Classification of simply connected open sets of $\mathbb{R}^n $ modulo diffeomorphism Does that classification exists?
 A: The situation becomes much more complicated in higher dimensions. Already in dimension $3$ there are uncountably many simply connected (even contractible) non homeomorphic open subset of $\mathbb{R}^3$.
See for example this paper in which the following theorem is proved:

Theorem 2: There exist uncountably many contractible open subsets of $\mathbb{R}^3$, no two of which are homeomorphic. Hence, there are uncountably many different ways to express $\mathbb{R}^4$ as the product of a 3-manifold and a line.

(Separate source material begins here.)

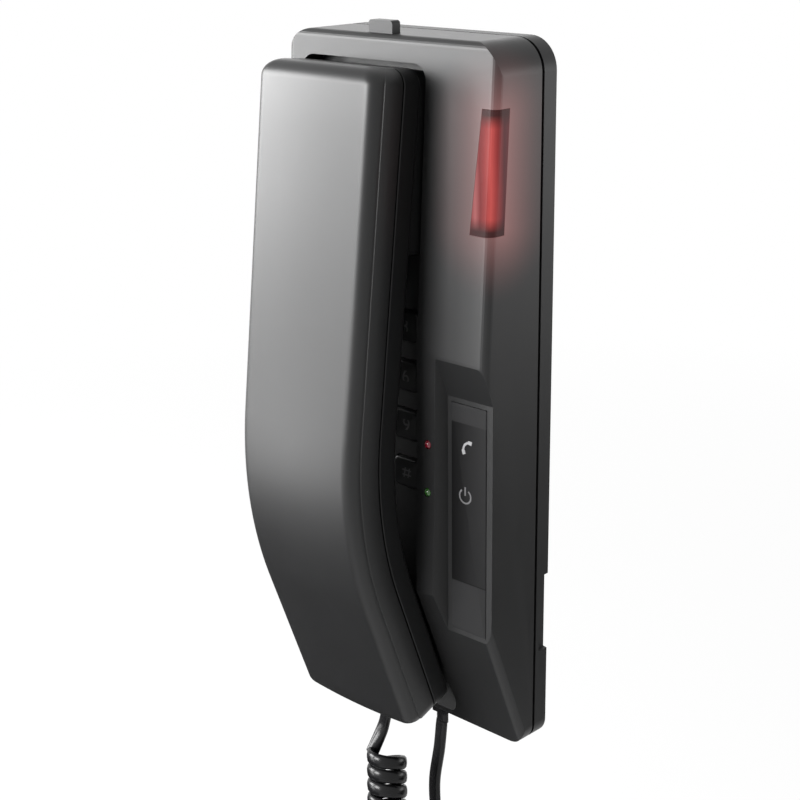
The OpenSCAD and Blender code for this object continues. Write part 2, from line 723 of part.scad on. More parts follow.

This happen even restricting to contractible open subsets: if you consider simply connected open subsets there are even more examples, i.e. $\mathbb{R}^3\setminus\cup_i\ p_i$ where $p_i$ are points.
If you consider dimension $4$ the situation is even more critical, see for example small exotic $\mathbb{R}^4s$: in this case you have even open subsets which are homeomorphic to a ball, but which are not diffeomorphic.
A: I don't think so. Take as an example $\mathbb{R}^3 \setminus \{ 0\}$. This is simply connected, but it is not homeomorphic to $\mathbb{R}^3$.